[Problem details]: Restate every line of the material, word for word.

--- Start Raw data ---

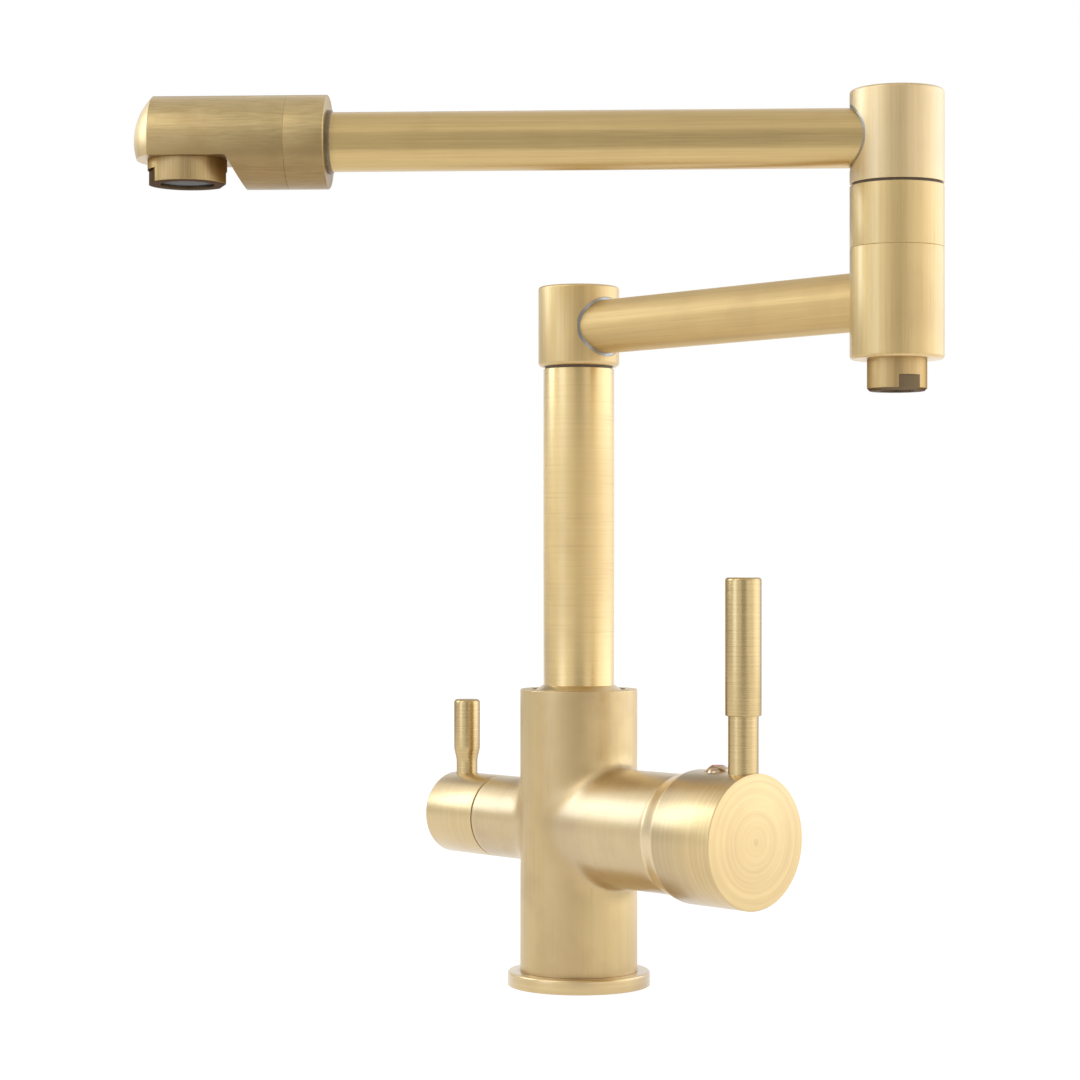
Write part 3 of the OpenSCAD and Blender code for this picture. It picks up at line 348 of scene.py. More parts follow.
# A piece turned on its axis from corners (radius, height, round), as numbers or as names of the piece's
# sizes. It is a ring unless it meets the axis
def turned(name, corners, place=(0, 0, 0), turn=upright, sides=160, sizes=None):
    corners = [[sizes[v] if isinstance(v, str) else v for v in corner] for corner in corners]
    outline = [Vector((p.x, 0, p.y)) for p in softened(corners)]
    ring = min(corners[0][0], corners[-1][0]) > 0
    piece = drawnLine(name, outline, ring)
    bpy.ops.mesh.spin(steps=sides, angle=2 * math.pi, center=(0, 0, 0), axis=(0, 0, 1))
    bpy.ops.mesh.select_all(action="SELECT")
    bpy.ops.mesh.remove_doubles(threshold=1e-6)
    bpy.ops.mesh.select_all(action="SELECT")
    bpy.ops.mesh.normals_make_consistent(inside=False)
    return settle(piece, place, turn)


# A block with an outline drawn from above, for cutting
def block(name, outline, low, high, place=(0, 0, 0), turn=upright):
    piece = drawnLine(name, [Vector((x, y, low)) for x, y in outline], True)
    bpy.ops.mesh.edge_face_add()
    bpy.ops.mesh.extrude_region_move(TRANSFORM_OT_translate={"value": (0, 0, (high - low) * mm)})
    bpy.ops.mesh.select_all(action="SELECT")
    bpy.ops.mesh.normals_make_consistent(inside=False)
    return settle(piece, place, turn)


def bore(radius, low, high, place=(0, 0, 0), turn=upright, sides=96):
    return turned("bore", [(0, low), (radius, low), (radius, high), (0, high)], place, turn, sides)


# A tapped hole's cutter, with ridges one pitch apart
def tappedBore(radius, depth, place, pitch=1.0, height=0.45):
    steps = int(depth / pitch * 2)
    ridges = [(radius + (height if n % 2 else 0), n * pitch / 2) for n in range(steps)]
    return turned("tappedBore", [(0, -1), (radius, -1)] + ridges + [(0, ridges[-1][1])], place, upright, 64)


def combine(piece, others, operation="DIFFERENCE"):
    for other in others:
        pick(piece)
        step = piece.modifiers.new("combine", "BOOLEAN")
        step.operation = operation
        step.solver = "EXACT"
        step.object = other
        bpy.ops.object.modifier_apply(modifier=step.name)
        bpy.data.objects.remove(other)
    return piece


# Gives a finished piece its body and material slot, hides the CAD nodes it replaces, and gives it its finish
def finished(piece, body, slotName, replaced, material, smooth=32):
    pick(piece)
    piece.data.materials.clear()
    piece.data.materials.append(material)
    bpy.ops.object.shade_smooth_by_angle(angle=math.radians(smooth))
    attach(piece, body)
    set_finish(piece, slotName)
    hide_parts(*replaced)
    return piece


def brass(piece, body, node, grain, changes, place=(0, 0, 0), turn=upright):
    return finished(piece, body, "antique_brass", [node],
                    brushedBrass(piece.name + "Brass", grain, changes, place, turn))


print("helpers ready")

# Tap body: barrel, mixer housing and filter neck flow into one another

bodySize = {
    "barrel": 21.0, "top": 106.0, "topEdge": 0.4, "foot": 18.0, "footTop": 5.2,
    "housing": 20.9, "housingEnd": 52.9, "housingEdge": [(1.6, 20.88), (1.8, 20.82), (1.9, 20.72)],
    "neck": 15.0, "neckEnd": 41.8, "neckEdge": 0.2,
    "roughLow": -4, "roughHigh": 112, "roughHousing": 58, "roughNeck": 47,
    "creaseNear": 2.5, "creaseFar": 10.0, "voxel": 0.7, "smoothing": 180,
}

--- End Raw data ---

[Correct output]:
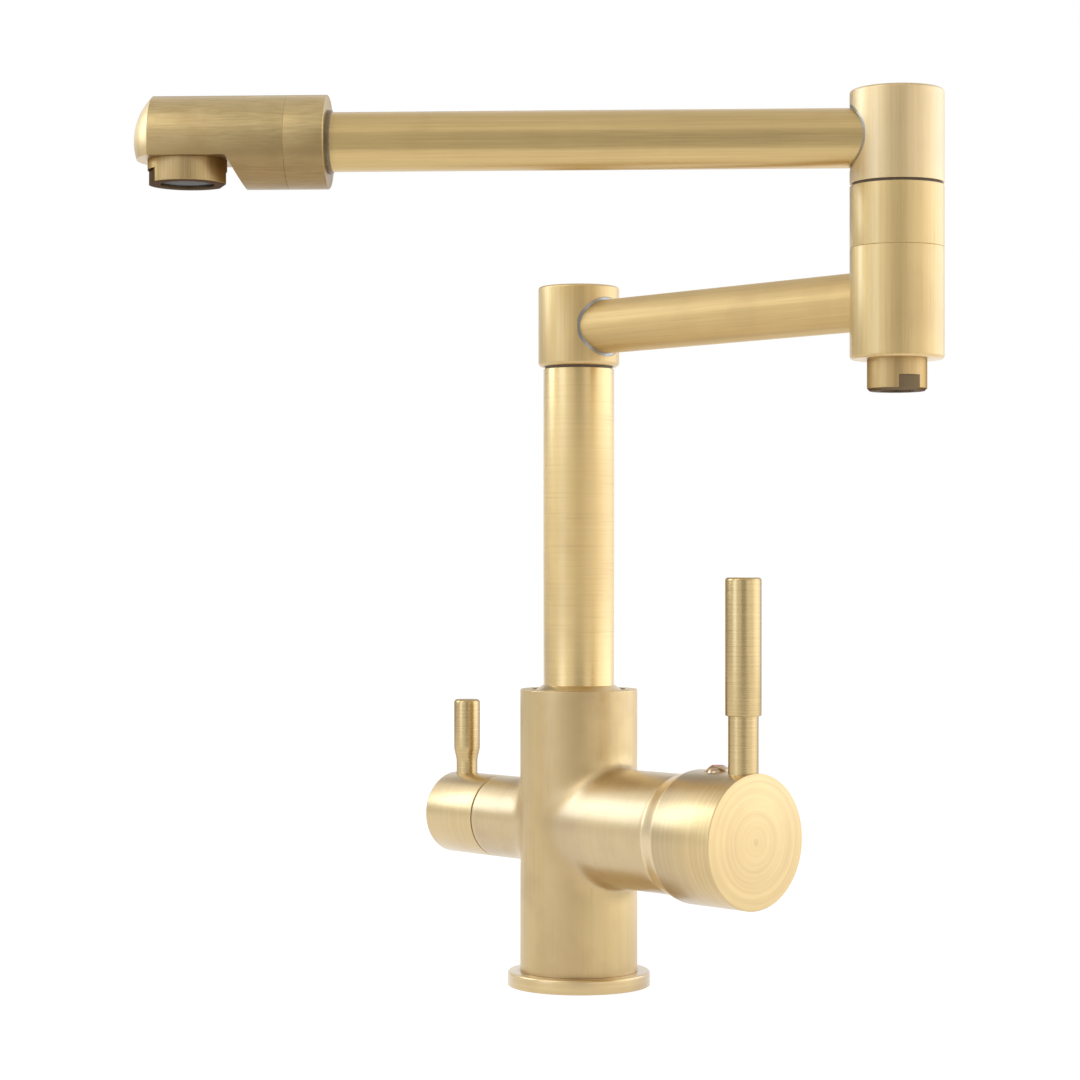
Write part 3 of the OpenSCAD and Blender code for this picture. It picks up at line 348 of scene.py. More parts follow.
# A piece turned on its axis from corners (radius, height, round), as numbers or as names of the piece's
# sizes. It is a ring unless it meets the axis
def turned(name, corners, place=(0, 0, 0), turn=upright, sides=160, sizes=None):
    corners = [[sizes[v] if isinstance(v, str) else v for v in corner] for corner in corners]
    outline = [Vector((p.x, 0, p.y)) for p in softened(corners)]
    ring = min(corners[0][0], corners[-1][0]) > 0
    piece = drawnLine(name, outline, ring)
    bpy.ops.mesh.spin(steps=sides, angle=2 * math.pi, center=(0, 0, 0), axis=(0, 0, 1))
    bpy.ops.mesh.select_all(action="SELECT")
    bpy.ops.mesh.remove_doubles(threshold=1e-6)
    bpy.ops.mesh.select_all(action="SELECT")
    bpy.ops.mesh.normals_make_consistent(inside=False)
    return settle(piece, place, turn)


# A block with an outline drawn from above, for cutting
def block(name, outline, low, high, place=(0, 0, 0), turn=upright):
    piece = drawnLine(name, [Vector((x, y, low)) for x, y in outline], True)
    bpy.ops.mesh.edge_face_add()
    bpy.ops.mesh.extrude_region_move(TRANSFORM_OT_translate={"value": (0, 0, (high - low) * mm)})
    bpy.ops.mesh.select_all(action="SELECT")
    bpy.ops.mesh.normals_make_consistent(inside=False)
    return settle(piece, place, turn)


def bore(radius, low, high, place=(0, 0, 0), turn=upright, sides=96):
    return turned("bore", [(0, low), (radius, low), (radius, high), (0, high)], place, turn, sides)


# A tapped hole's cutter, with ridges one pitch apart
def tappedBore(radius, depth, place, pitch=1.0, height=0.45):
    steps = int(depth / pitch * 2)
    ridges = [(radius + (height if n % 2 else 0), n * pitch / 2) for n in range(steps)]
    return turned("tappedBore", [(0, -1), (radius, -1)] + ridges + [(0, ridges[-1][1])], place, upright, 64)


def combine(piece, others, operation="DIFFERENCE"):
    for other in others:
        pick(piece)
        step = piece.modifiers.new("combine", "BOOLEAN")
        step.operation = operation
        step.solver = "EXACT"
        step.object = other
        bpy.ops.object.modifier_apply(modifier=step.name)
        bpy.data.objects.remove(other)
    return piece


# Gives a finished piece its body and material slot, hides the CAD nodes it replaces, and gives it its finish
def finished(piece, body, slotName, replaced, material, smooth=32):
    pick(piece)
    piece.data.materials.clear()
    piece.data.materials.append(material)
    bpy.ops.object.shade_smooth_by_angle(angle=math.radians(smooth))
    attach(piece, body)
    set_finish(piece, slotName)
    hide_parts(*replaced)
    return piece


def brass(piece, body, node, grain, changes, place=(0, 0, 0), turn=upright):
    return finished(piece, body, "antique_brass", [node],
                    brushedBrass(piece.name + "Brass", grain, changes, place, turn))


print("helpers ready")

# Tap body: barrel, mixer housing and filter neck flow into one another

bodySize = {
    "barrel": 21.0, "top": 106.0, "topEdge": 0.4, "foot": 18.0, "footTop": 5.2,
    "housing": 20.9, "housingEnd": 52.9, "housingEdge": [(1.6, 20.88), (1.8, 20.82), (1.9, 20.72)],
    "neck": 15.0, "neckEnd": 41.8, "neckEdge": 0.2,
    "roughLow": -4, "roughHigh": 112, "roughHousing": 58, "roughNeck": 47,
    "creaseNear": 2.5, "creaseFar": 10.0, "voxel": 0.7, "smoothing": 180,
}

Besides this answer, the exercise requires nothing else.